Another important characteristic of border cinema is its ability to connect people across space by acknowledging the complex humanity of the Other, and effectively, the essays that most stand out are those concerning films whose subject matter most patently engages with human displacement and make us ponder upon the affective power of borders on the psyche of the individual. Such is the case in “Crossing through el Hueco: The Visual Politics of Smuggling in Colombian Migration Films,” which calls on the viewer to reconsider our conception of borders in the global age. According to Jennifer Harford Vargas, the borders which displaced subjects must cross are not merely physical—those that configure a line on a map—they can also be legal, temporal, or otherwise, and they physically exert their force on the bodies of immigrants. This situation is reproduced, for example, in Paraíso Travel, a film with a non-linear narrative whose characters must cross multiple national borders and endure physical and sexual assault (among other forms of physical and emotional hardships) on their way to even inside the US. Similarly, in “The Borders We Cross in Search of a Better World: On Border Crossing in Three of Amos Gitai’s Feature Films,” the border is a persistent emotional force reverberating historical events. Parallel to Anzaldúa’s experience, whose sense of un-belonging was conjured by a colonial legacy of Native American dispossession, the forced displacement and subsequent expulsion to Cyprus of Holocaust survivors at the end of World War II transforms into an inherited living trauma reenacted across generations.  

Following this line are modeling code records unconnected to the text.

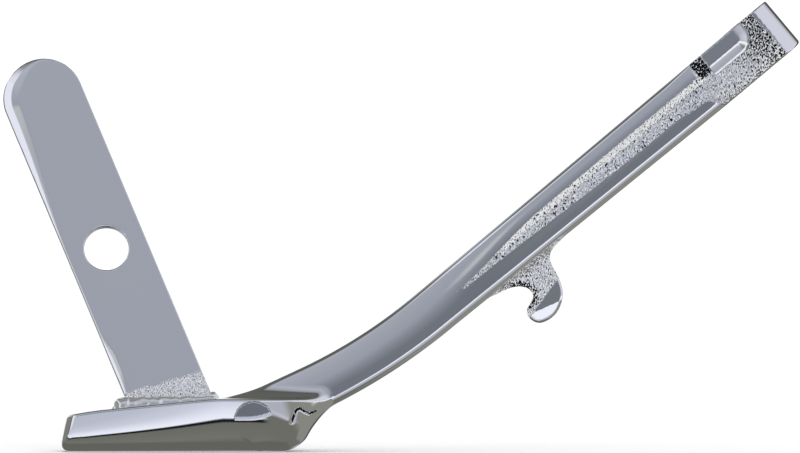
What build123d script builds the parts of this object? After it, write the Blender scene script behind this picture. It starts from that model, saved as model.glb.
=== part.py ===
from build123d import *
from math import cos, radians, sin, tan
import os

# Side-stand leg of a heavy motorcycle: a cast arm with pivot head and spring hook, and a foot and a kick
# lever welded to it. Millimetres, origin at the centre of the pivot bore, +X towards the pivot end, +Z up
# with the stand down on its sole, -Y the outer side that carries the stop pad.

# Driving dimensions, mm and degrees.
ARM_SLOPE = 40.0  # straight arm above the horizontal, stand down
HEAD_HALF = 10.7  # bore centre to each thrust face, along the bore
NOSE_RADIUS = 14.4  # pivot head, about the bore
PIVOT_BORE_RADIUS = 8.05  # for a 16 mm pin
HEAD_STRAIGHT = 24.6  # end of the head, from the bore
TAPER_END = 150.0  # where the arm has narrowed to its own depth
ARM_DEPTH = 18.0
TOP_AT_BEND, LOW_AT_BEND = 10.6, 8.5  # edges above and below the axis where the bend starts
TOP_BEND_AT, TOP_BEND_RADIUS = 165.0, 200.0
LOW_BEND_AT, LOW_BEND_RADIUS = 160.0, 243.5
BEND_ANGLE = 15.0
TOP_END_RUN, LOW_END_RUN = 30.0, 29.0  # straight runs after the bend, down into the foot
TOP_EDGE_RADIUS, LOW_EDGE_RADIUS = 2.0, 3.3

PAD_START, PAD_END = 2.7, 19.2  # stop pad along the arm
PAD_DROP = 5.5  # pad below the top thrust face
PAD_BORDER = 3.6  # sloped border of the pad
PAD_FACE = 13.9  # pad from the arm's middle plane
CAST_FACE = 12.4  # cast face of the head from the arm's middle plane
LIP_END = -7.8  # end of the polished nose
NOTCH_DROP, NOTCH_FACE = 7.4, 10.2  # gap between the pad and the rail

RAIL_EDGE = 4.2  # lower edge of the top rail above the axis
CHANNEL_FOOT = 1.6  # foot of the rail's flank
WEB_DROP = 1.7  # web below the rail's face
CHANNEL_FADE, CHANNEL_END = 105.0, 164.0  # where the channel starts to run out, and where it has

HOOK_DEPTH = 11.0
HOOK_EDGE_RADIUS = 1.5

SOLE_Z = -158.3
TOE_X, HEEL_X = -270.6, -166.8
TOE_TOP = (-267.9, -144.6)
TOP_BREAK = (-211.0, -137.6)  # where the sloping top turns level
SOLE_END_X = -189.2
TOE_DEPTH, HEEL_DEPTH = 32.0, 40.0
FOOT_DRAFT = 14.0  # how far the foot's sides turn under, from upright
SOLE_CORNER = 2.2
FOOT_TOP_RADIUS, FOOT_SOLE_RADIUS = 2.5, 4.0

LEVER_WIDTH, LEVER_THICKNESS = 31.75, 4.76
LEVER_LEAN = 23.2  # to the toe, as seen from the outer side
LEVER_TILT = 10.0  # inwards, away from the outer side
LEVER_TURN = 7.0  # about its own length, its outer face towards the pivot end
LEVER_FOOT = (-227.7, 2.0, -139.7)  # middle of the lever where it lands on the foot
LEVER_LENGTH = 147.7
LEVER_HOLE_RADIUS = 8.73
LEVER_HOLE_UP = 66.4  # hole centre from the lever's foot, along it
LEVER_EDGE_RADIUS = 1.0
TOE_BEAD, ARM_BEAD = 5.0, 3.0  # legs of the lever's weld at its toe end and at its arm end
KNEE_BEAD = 4.6  # leg of the welds along the arm's landing on the foot
KNEE_BEAD_FROM, KNEE_BEAD_TO = -196.0, -172.0

BIG = 400.0

slope = radians(ARM_SLOPE)
ALONG = Vector(-cos(slope), 0, -sin(slope))  # u: down the arm, from the pivot
ACROSS = Vector(-sin(slope), 0, cos(slope))  # v: up out of the arm's top edge
INWARDS = Vector(0, 1, 0)  # w
ARM_PLANE = Plane(origin=(0, 0, 0), x_dir=ALONG, z_dir=INWARDS)
PLAN_PLANE = Plane(origin=(0, 0, 0), x_dir=ALONG, z_dir=ACROSS)
FRONT = Plane(origin=(0, 0, 0), x_dir=(1, 0, 0), z_dir=(0, -1, 0))

lean, tilt, turn_about = radians(LEVER_LEAN), radians(LEVER_TILT), radians(LEVER_TURN)
LEVER_UP = Vector(-sin(lean) * cos(tilt), sin(tilt), cos(lean) * cos(tilt))
lever_level = Vector(cos(lean), 0, sin(lean))
LEVER_SIDE = lever_level * cos(turn_about) - lever_level.cross(LEVER_UP) * sin(turn_about)
LEVER_OUT = LEVER_SIDE.cross(LEVER_UP)  # normal of the lever's outer face
LEVER_PLANE = Plane(origin=LEVER_FOOT, x_dir=LEVER_SIDE, z_dir=LEVER_OUT)


def at(u, v, w=0.0):
    """Row-frame point from distances down the arm, across it and inwards."""
    return ALONG * u + ACROSS * v + INWARDS * w


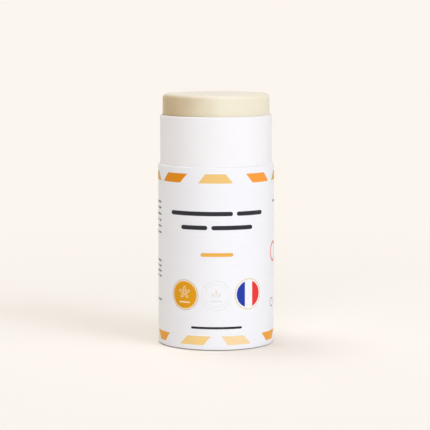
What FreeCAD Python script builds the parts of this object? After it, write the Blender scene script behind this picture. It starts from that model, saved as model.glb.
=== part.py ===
"""A push-up deodorant stick in a two-layer paperboard tube. Millimetres, +Z up.

The origin is the middle of the foot, on the surface that the tube stands on, and the label's front
faces -Y. A short outer sleeve is glued over a longer inner tube, whose bare upper end is the neck
that a cap slides over. The inner tube's lower edge is curled inwards. A pressed board cup rides in
the tube above that curl and carries the balm, and a thumb pushed in from below lifts both.
"""

import FreeCAD
import Part

import math
import os

# Sizes of the tube
BORE_RADIUS = 19.0
INNER_WALL = 0.8
GLUE_LINE = 0.02
SLEEVE_WALL = 0.58
TUBE_HEIGHT = 81.0
SLEEVE_HEIGHT = 63.8
NECK_RIM_ROUND = 0.3
SLEEVE_RIM_ROUND = 0.22
FOOT_CURL_RADIUS = 1.6

# Sizes of the paper label, which is wrapped once round the sleeve and laps over itself at the back
LABEL_THICKNESS = 0.1
LABEL_TOP_MARGIN = 0.4
LABEL_FOOT_MARGIN = 0.4
LABEL_LAP = 4.0
LABEL_RAMP = 0.8
LABEL_SEAM_DEGREES = 90.0

# Sizes of the cup that pushes the balm up
CUP_CLEARANCE = 0.2
CUP_BOARD = 0.8
CUP_HEIGHT = 7.0
CUP_SHOULDER_ROUND = 1.1
CUP_CURL_RADIUS = 1.3

# Sizes of the balm, and how far it has been pushed up from its lowest place
BALM_CLEARANCE = 0.1
BALM_LENGTH = 70.2
BALM_EDGE_ROUND = 1.7
BALM_CROWN = 0.5
PUSHED_UP = 8.6

# Places that follow from the sizes
TUBE_RADIUS = BORE_RADIUS + INNER_WALL
SLEEVE_BORE_RADIUS = TUBE_RADIUS + GLUE_LINE
SLEEVE_RADIUS = SLEEVE_BORE_RADIUS + SLEEVE_WALL
LABEL_RADIUS = SLEEVE_RADIUS + LABEL_THICKNESS
FOOT_CURL_TOP = 2.0 * FOOT_CURL_RADIUS
CUP_RADIUS = BORE_RADIUS - CUP_CLEARANCE
CUP_FOOT = FOOT_CURL_TOP + PUSHED_UP
CUP_TOP = CUP_FOOT + CUP_HEIGHT
BALM_RADIUS = BORE_RADIUS - BALM_CLEARANCE
BALM_TOP = CUP_TOP + BALM_LENGTH

# How far the short straight steps of a round stretch may lie inside the true circle
SAG_SEEN = 0.03
SAG_HIDDEN = 0.1
DECIMALS = 9

AXIS = FreeCAD.Vector(0, 0, 1)
ORIGIN = FreeCAD.Vector(0, 0, 0)
FULL_TURN = 360.0
CURL_TURN = 270.0


class HalfSection:
    """A closed outline in the plane of radius and height, which is turned about the tube's axis."""

    def __init__(self, radius, height):
        self.points = [FreeCAD.Vector(radius, 0, height)]

    def line(self, radius, height):
        """Goes straight to a point."""
        end = FreeCAD.Vector(round(radius, DECIMALS), 0, round(height, DECIMALS))
        if end != self.points[-1]:
            self.points.append(end)
        return self

    def arc(self, centre_radius, centre_height, size, start_degrees, end_degrees, sag):
        """Goes round a circle in short straight steps, none of which lies inside it by more than the sag.

        The angles are counted from outwards towards up.
        """
        sweep = end_degrees - start_degrees
        longest_step = 2.0 * math.degrees(math.acos(1.0 - sag / size))
        steps = math.ceil(abs(sweep) / longest_step)
        for i in range(steps + 1):
            angle = math.radians(start_degrees + sweep * i / steps)
            radius = centre_radius + size * math.cos(angle)
            height = centre_height + size * math.sin(angle)
            self.line(radius, height)
        return self

    def turned(self):
        """Closes the outline and turns it into a solid."""
        wire = Part.makePolygon(self.points + [self.points[0]])
        return Part.Face(wire).revolve(ORIGIN, AXIS, FULL_TURN)


def curled_foot(outline, outer_radius, foot, curl_radius, board, sag):
    """Draws a board wall's lower edge, rolled inwards through three quarters of a circle.

    The outline arrives down the wall's outer face and leaves at the start of its inner face.
    """
    centre_radius = outer_radius - curl_radius
    centre_height = foot + curl_radius
    outline.arc(centre_radius, centre_height, curl_radius, 0.0, -CURL_TURN, sag)
    outline.arc(centre_radius, centre_height, curl_radius - board, -CURL_TURN, 0.0, SAG_HIDDEN)


def inner_tube():
    """The long tube that holds the balm: a rounded rim above and a curled edge at the foot."""
    rim_centre = TUBE_HEIGHT - NECK_RIM_ROUND
    inner_round = BORE_RADIUS + NECK_RIM_ROUND
    outer_round = TUBE_RADIUS - NECK_RIM_ROUND
    outline = HalfSection(BORE_RADIUS, rim_centre)
    outline.arc(inner_round, rim_centre, NECK_RIM_ROUND, 180.0, 90.0, SAG_SEEN)
    outline.arc(outer_round, rim_centre, NECK_RIM_ROUND, 90.0, 0.0, SAG_SEEN)
    curled_foot(outline, TUBE_RADIUS, 0.0, FOOT_CURL_RADIUS, INNER_WALL, SAG_SEEN)
    return outline.turned()


def outer_sleeve():
    """The short tube glued over the inner one, whose upper edge is the shoulder for a cap."""
    rim_centre = SLEEVE_HEIGHT - SLEEVE_RIM_ROUND
    outer_round = SLEEVE_RADIUS - SLEEVE_RIM_ROUND
    outline = HalfSection(SLEEVE_BORE_RADIUS, 0.0)
    outline.line(SLEEVE_BORE_RADIUS, SLEEVE_HEIGHT)
    outline.arc(outer_round, rim_centre, SLEEVE_RIM_ROUND, 90.0, 0.0, SAG_SEEN)
    outline.line(SLEEVE_RADIUS, 0.0)
    return outline.turned()


def on_circle(radius, degrees):
    """A point on a circle round the axis, with its angle counted from +X towards +Y."""
    angle = math.radians(degrees)
    return FreeCAD.Vector(radius * math.cos(angle), radius * math.sin(angle), 0)


def plan_arc(radius, start_degrees, end_degrees):
    """An edge along a circle round the axis."""
    middle_degrees = (start_degrees + end_degrees) / 2.0
    points = [on_circle(radius, d) for d in (start_degrees, middle_degrees, end_degrees)]
    return Part.Arc(*points).toShape()


def label():
    """The paper wrapped round the sleeve: one turn, with its end lapped over its start at the back."""
    lapped_radius = LABEL_RADIUS + LABEL_THICKNESS
    lap_degrees = math.degrees(LABEL_LAP / LABEL_RADIUS)
    ramp_degrees = math.degrees(LABEL_RAMP / LABEL_RADIUS)
    free_end = LABEL_SEAM_DEGREES + lap_degrees / 2.0
    lap_start = free_end - lap_degrees
    ramp_start = lap_start - ramp_degrees
    edges = [
        plan_arc(LABEL_RADIUS, free_end, ramp_start + FULL_TURN),
        Part.LineSegment(
            on_circle(LABEL_RADIUS, ramp_start), on_circle(lapped_radius, lap_start)
        ).toShape(),
        plan_arc(lapped_radius, lap_start, free_end),
        Part.LineSegment(
            on_circle(lapped_radius, free_end), on_circle(LABEL_RADIUS, free_end)
        ).toShape(),
    ]
    outside = Part.Face(Part.Wire(edges))
    bore = Part.Face(Part.Wire(Part.makeCircle(SLEEVE_RADIUS, ORIGIN, AXIS)))
    height = SLEEVE_HEIGHT - LABEL_TOP_MARGIN - LABEL_FOOT_MARGIN
    wrap = outside.cut(bore).extrude(AXIS * height)
    wrap.translate(AXIS * LABEL_FOOT_MARGIN)
    return wrap


def push_cup():
    """The pressed board cup under the balm: a flat floor, a rounded shoulder and a curled skirt."""
    inside_radius = CUP_RADIUS - CUP_BOARD
    inside_top = CUP_TOP - CUP_BOARD
    inside_round = CUP_SHOULDER_ROUND - CUP_BOARD
    shoulder_radius = CUP_RADIUS - CUP_SHOULDER_ROUND
    shoulder_height = CUP_TOP - CUP_SHOULDER_ROUND
    outline = HalfSection(0.0, inside_top)
    outline.line(0.0, CUP_TOP)
    outline.arc(shoulder_radius, shoulder_height, CUP_SHOULDER_ROUND, 90.0, 0.0, SAG_HIDDEN)
    curled_foot(outline, CUP_RADIUS, CUP_FOOT, CUP_CURL_RADIUS, CUP_BOARD, SAG_HIDDEN)
    outline.line(inside_radius, shoulder_height)
    outline.arc(shoulder_radius, shoulder_height, inside_round, 0.0, 90.0, SAG_HIDDEN)
    return outline.turned()


def deodorant_balm():
    """The cast stick of balm: straight sides, a rounded upper edge and a slightly crowned top."""
    flat_radius = BALM_RADIUS - BALM_EDGE_ROUND
    edge_height = BALM_TOP - BALM_CROWN - BALM_EDGE_ROUND
    crown_radius = (flat_radius**2 + BALM_CROWN**2) / (2.0 * BALM_CROWN)
    crown_degrees = math.degrees(math.asin(flat_radius / crown_radius))
    outline = HalfSection(0.0, CUP_TOP)
    outline.line(BALM_RADIUS, CUP_TOP)
    outline.arc(flat_radius, edge_height, BALM_EDGE_ROUND, 0.0, 90.0, SAG_SEEN)
    crown_centre = BALM_TOP - crown_radius
    outline.arc(0.0, crown_centre, crown_radius, 90.0 - crown_degrees, 90.0, SAG_SEEN)
    return outline.turned()


PIECES = {
    "inner_tube": inner_tube,
    "outer_sleeve": outer_sleeve,
    "label": label,
    "push_cup": push_cup,
    "deodorant_balm": deodorant_balm,
}


def main():
    """Builds each piece and writes it as its own file."""
    os.makedirs("parts", exist_ok=True)
    for name, build in PIECES.items():
        shape = build()
        shape.exportStep(os.path.join("parts", name + ".step"))
        print(name, round(shape.Volume, 2), "mm3", "valid" if shape.isValid() else "INVALID")


main()
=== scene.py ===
"""Dresses a push-up deodorant stick: its board tube, paper label, print, push-up cup and balm.

The middle of the stick's foot is at the origin, and the label's front faces -Y. Sizes are written
in millimetres and turned to metres by MM. A place in the print is a pair: the distance along the
paper's curve, counted rightwards from the middle of the front, and the height over the floor.
"""

import logging
import math
from dataclasses import dataclass
from enum import Enum, IntEnum
from typing import Callable, Iterable, Sequence

import bmesh
import bpy
from bpy.types import Material, Node, NodeSocket, NodeTree, Object
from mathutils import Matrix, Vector, noise


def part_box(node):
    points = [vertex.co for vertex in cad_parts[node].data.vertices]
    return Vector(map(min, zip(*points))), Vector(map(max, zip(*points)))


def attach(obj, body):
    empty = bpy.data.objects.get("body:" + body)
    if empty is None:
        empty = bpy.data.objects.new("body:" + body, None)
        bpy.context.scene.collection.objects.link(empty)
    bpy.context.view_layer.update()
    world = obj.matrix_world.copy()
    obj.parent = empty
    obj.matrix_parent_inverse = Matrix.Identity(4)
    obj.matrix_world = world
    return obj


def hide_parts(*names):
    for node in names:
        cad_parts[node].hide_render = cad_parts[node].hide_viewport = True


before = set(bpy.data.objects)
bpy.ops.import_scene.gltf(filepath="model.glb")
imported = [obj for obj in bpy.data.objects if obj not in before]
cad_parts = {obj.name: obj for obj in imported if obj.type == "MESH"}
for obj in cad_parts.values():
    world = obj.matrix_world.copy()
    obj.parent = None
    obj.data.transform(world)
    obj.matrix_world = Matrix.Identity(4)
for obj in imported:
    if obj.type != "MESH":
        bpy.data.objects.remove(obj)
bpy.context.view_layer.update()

MM = 0.001
TURN = 2.0 * math.pi
SHARP_ANGLE = math.radians(40.0)
FOLD_DEPTH = 0.09 * MM

# Points closer than this are one, and places along the label are rounded to these digits
SAME_POINT = 1e-7
DIGITS = 7

# Blender's numbers for the sockets of a Mix node that mixes colours
MIX_SHARE, MIX_FIRST, MIX_SECOND, MIX_COLOUR = 0, 6, 7, 2

# How many radians of its wave Blender's wave texture puts in a unit of its scale
WAVE_RADIANS = 20.0

Pair = tuple[float, float]
Wave = Callable[[Vector], float]
Source = Node | NodeSocket

log = logging.getLogger("deodorant_stick")


class Body(Enum):
    """The two parts that move apart: the tube that is held, and the stick that slides up in it."""

    TUBE = "tube"
    STICK = "stick"


class Slot(Enum):
    """The record's material slots."""

    NECK_BOARD = "neck_board"
    SLEEVE_BOARD = "sleeve_board"
    LABEL_PAPER = "label_paper"
    CUP_BOARD = "cup_board"
    BALM = "balm"


def mm(*sizes: float) -> tuple[float, ...]:
    """Turns millimetres to metres."""
    return tuple(size * MM for size in sizes)


def linear(hex_code: str) -> tuple[float, float, float, float]:
    """Turns an sRGB hex value to linear light.

    Args:
        hex_code: A hash sign and six hex digits.

    Returns:
        Red, green and blue, and an alpha of one.
    """
    channels = (int(hex_code[i : i + 2], 16) / 255.0 for i in (1, 3, 5))
    light = (c / 12.92 if c <= 0.04045 else ((c + 0.055) / 1.055) ** 2.4 for c in channels)
    return (*light, 1.0)


def add_node(tree: NodeTree, kind: str, inputs: dict | None = None, **settings: object) -> Node:
    """Adds a node with its settings, its values and its links.

    Args:
        tree: The node tree that it goes into.
        kind: The node's type name.
        inputs: By socket name or number, a value, an output socket that links in, or a node whose
            first output does.
        settings: The node's own options.

    Returns:
        The new node.
    """
    node = tree.nodes.new(kind)
    for name, value in settings.items():
        setattr(node, name, value)
    for socket, value in (inputs or {}).items():
        if isinstance(value, Node):
            value = value.outputs[0]
        if isinstance(value, NodeSocket):
            tree.links.new(value, node.inputs[socket])
        else:
            node.inputs[socket].default_value = value
    return node


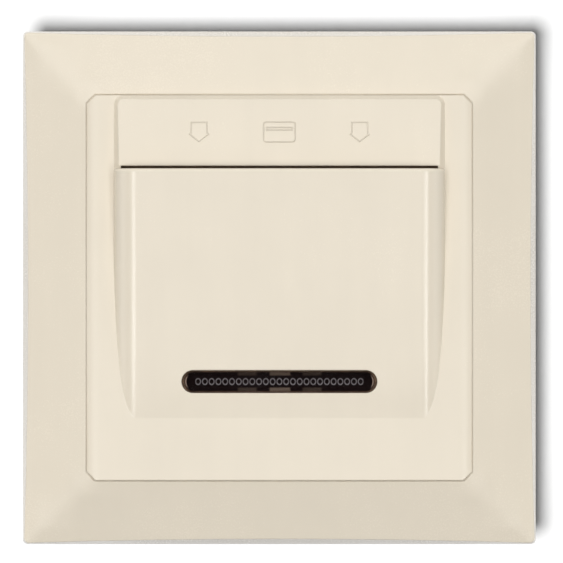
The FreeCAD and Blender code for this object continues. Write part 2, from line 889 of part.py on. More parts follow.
def light_guide():
    """Clear strip with a row of small long rings that glow behind the window."""
    strip = body("light_guide")
    slab = sketch(strip, FRONT, s.diffuser_back)
    rectangle(slab, -s.diffuser_half, s.diffuser_half,
              s.lens_z - s.diffuser_half_height, s.lens_z + s.diffuser_half_height)
    pad(strip, slab, s.diffuser_front - s.diffuser_back)
    bead = sketch(strip, FRONT, s.diffuser_front)
    count = int(2 * (s.lens_half_length - s.lens_half_height) / s.rib_pitch)
    first = -1 * s.rib_pitch * (count - 1) / 2
    six_sided(bead, (first, s.lens_z), s.rib_half_width, s.rib_half_height)
    rib = pad(strip, bead, s.rib_rise)
    well = sketch(strip, FRONT, s.diffuser_front + s.rib_rise)
    six_sided(well, (first, s.lens_z), s.rib_half_width - s.rib_line,
              s.rib_half_height - s.rib_line)
    bore = pocket(strip, well, s.rib_rise)
    row = strip.newObject("PartDesign::LinearPattern", "Ribs")
    row.Originals = [rib, bore]
    row.Direction = (bead, ["H_Axis"])
    row.Occurrences = count
    bind(row, "Length", s.rib_pitch * (count - 1))
    finish(strip, row)
    return strip


def mounting_bridge():
    """Steel plate screwed to the wall box."""
    bridge = body("mounting_bridge")
    sheet_outline = sketch(bridge, FRONT, 0.0)
    cut_square(sheet_outline, s.bridge_half, s.bridge_corner_cut)
    pad(bridge, sheet_outline, s.bridge_thick)
    window = sketch(bridge, FRONT, s.bridge_thick)
    cut_square(window, s.bridge_window_half, s.bridge_window_cut)
    pocket(bridge, window, s.bridge_thick)
    line = s.screw_line / 2
    for centre, upright in (((line, 0.0), False), ((-line, 0.0), False),
                            ((0.0, line), True), ((0.0, -line), True)):
        slot = sketch(bridge, FRONT, s.bridge_thick)
        obround(slot, centre, s.slot_length / 2, s.slot_half_width, upright=upright)
        pocket(bridge, slot, s.bridge_thick)
    for centre in case_places():
        case_hole = sketch(bridge, FRONT, s.bridge_thick)
        disc(case_hole, centre, s.case_screw_radius + s.screw_gap)
        pocket(bridge, case_hole, s.bridge_thick)
    for side in (1, -1):
        hole = sketch(bridge, FRONT, s.bridge_thick)
        disc(hole, (side * claw_screw_x, -side * s.claw_z), s.claw_screw_radius + s.screw_gap)
        pocket(bridge, hole, s.bridge_thick)
        for end in (1, -1):
            hook = sketch(bridge, FRONT, s.bridge_thick)
            half = s.hook_width / 2 + s.hook_window_gap
            tall = s.hook_thick / 2 + s.hook_window_gap
            rectangle(hook, side * s.hook_x - half, side * s.hook_x + half,
                      end * s.hook_z - tall, end * s.hook_z + tall)
            pocket(bridge, hook, s.bridge_thick)
    return bridge


def box(owner, left, right, low, top, depth, length, cutting=False):
    """A block seen from the front, from one depth out to another."""
    made = sketch(owner, FRONT, depth)
    rectangle(made, left, right, low, top)
    if cutting:
        return pocket(owner, made, length, out=True)
    return pad(owner, made, length)


def mechanism_base():
    """Deep housing in the wall box, open to the front, with lugs for the claws."""
    base = body("mechanism_base")
    rim = sketch(base, FRONT, 0.0)
    cut_square(rim, s.base_half, s.base_corner_cut)
    pad(base, rim, s.base_depth, back=True)
    inside = sketch(base, FRONT, 0.0)
    cut_square(inside, s.base_half - s.base_wall, s.base_corner_cut)
    pocket(base, inside, floor_y)
    screw_posts(base)
    for side in (1, -1):
        terminal_bay(base, side)
        for end in (1, -1):
            claw_lug(base, side, end)
    boss_half = s.leaf_half + s.base_wall / 2
    box(base, -boss_half, boss_half, s.leaf_foot_low, s.leaf_foot_top, -floor_y,
        floor_y - s.leaf_foot)
    box(base, -s.base_wall / 2, s.base_wall / 2, s.partition_low, s.base_half - s.base_wall,
        -floor_y, floor_y - s.partition_front)
    return base


def case_places():
    """Centres of the two case screws, in opposite corners of the housing."""
    return [(-case_screw_at, case_screw_at), (case_screw_at, -case_screw_at)]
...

Via a political lens, Border Cinema delivers a novel and insightful analysis of contemporary world cinema. Due to its interdisciplinarity, not only can the collection be useful for those looking at the intersection of border and film studies, it easily informs several other disciplines, including globalization, displacement, and trauma studies. Hannah and Sheehan bring together an expansive range of subjects with an equally impressive sample of analyzed films, constituting a truly comparative work of scholarship. Ironically, this same quality might also be its drawback. Though the reconfiguration of borders is part of its goal, at times the concept is so broadly incorporated into the essays that it makes the relationship between one essay and the next feel tenuous at best, charging the collection with a sense of incoherence. This, of course, is to be expected when delving into such a ubiquitous but urgent area as border studies.